I have now seen my take from the day. I only want to find a six-foot deep hole and pile the dirt on top of me. There may be, just maybe, enough footage for a one-minute piece. Five minutes? I doubt it.

Here's the problem: I went unconscious. In the way I always do with a camera in my hand. That's how I photograph, intuitively, sniffing for the right shot, moving myself around a subject and capturing the moment from that point. And then moving to the next moment, and the next. I handled the video camera as if I were taking stills. I find a shot, then another, then another. The footage jumps and jitters like a cross between a bad music video and the "Blair Witch Project."

If you had asked me earlier, I would have told you I had rock steady long takes, with an abundance of room around them to edit. That was before I saw the footage. I had no idea.

It is a necessary part of achieving artistic competence to absorb and master the feedback loop, the ability to see the final result while you are engaged in the act of creation, through all the processing steps from vision to achievement.
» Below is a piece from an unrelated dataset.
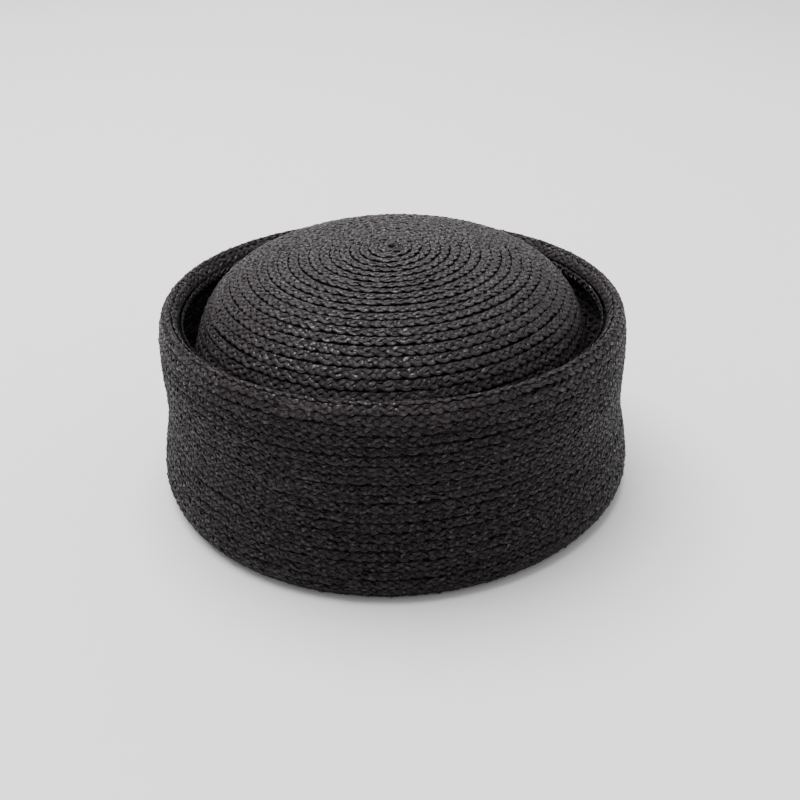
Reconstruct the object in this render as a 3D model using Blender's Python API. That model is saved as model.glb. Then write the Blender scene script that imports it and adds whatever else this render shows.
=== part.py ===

In this medium, I lack a feedback loop. And I got bitten.

Day 7

For the first time in a week I feel something like contentment. Fulfilled is more like it. I'm a baby whiz in Final Cut Pro now, at least the .05% of the program I've learned (FCP makes Photoshop feel like a text editor). The piece is emotive, it has a path, and some small complexity in the layering of audio and imagery. It's far from perfect, I know there are problems, and I could use about another two weeks to cut it. The opening and closing waltz, a sweet melancholic number, is going to haunt me for months from so many hours of hearing it. Premiere is in two hours.